The ESB three-phase top-up programme was exclusively for industry. It was initiated as a result of an experience that I had many years ago as a young co-op manager in the west of Ireland. The small timber mill I was running did not have sufficient electrical capacity because it had single-phase electricity. The first machine we got was run off the back of a tractor by a PTO, something that would not be acceptable under health and safety regulations nowadays. As the former manager of a small co-op at the back of a mountain, I can state that we were almost unable to get the money to install three-phase electricity. It is lucky for us that Údarás na Gaeltachta gave us a grant towards that basic infrastructural provision. We struggled on in the timber mill — when I left it in 1990, it employed approximately 30 people. It is now run by one of the greatest timber millers I have ever met and has grown to process 300,000 tonnes of timber every year. It is a major industry, which employs 150 people, directly and indirectly. I understand that it is one of the biggest timber mills in the country. It was almost stifled at birth because we were almost unable to acquire three-phase electricity.

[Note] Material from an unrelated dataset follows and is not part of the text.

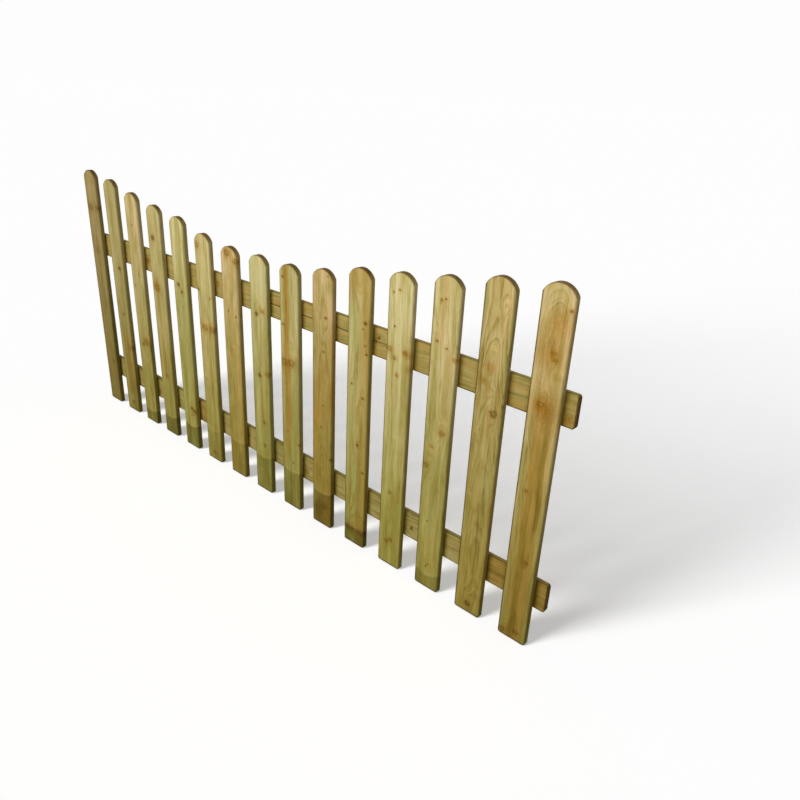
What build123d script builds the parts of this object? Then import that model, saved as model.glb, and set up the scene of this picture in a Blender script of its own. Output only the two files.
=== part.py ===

When I became Minister for Community, Rural and Gaeltacht Affairs, I said that many small industries may be unable to make the jump from being micro-industries to meeting their potential to become slightly bigger. I imagined that two or three of them could become major industries in time, but were being prevented from meeting that potential by the fact that a basic piece of infrastructure that is automatically available in every town and city is not available to them or is too highly priced. Having examined the records available to me, I am not sure whether the €18,000 that was spent on the provision of three-phase electricity in County Sligo in 2002 was spent on the companies mentioned by Senator Scanlon and Senator McHugh.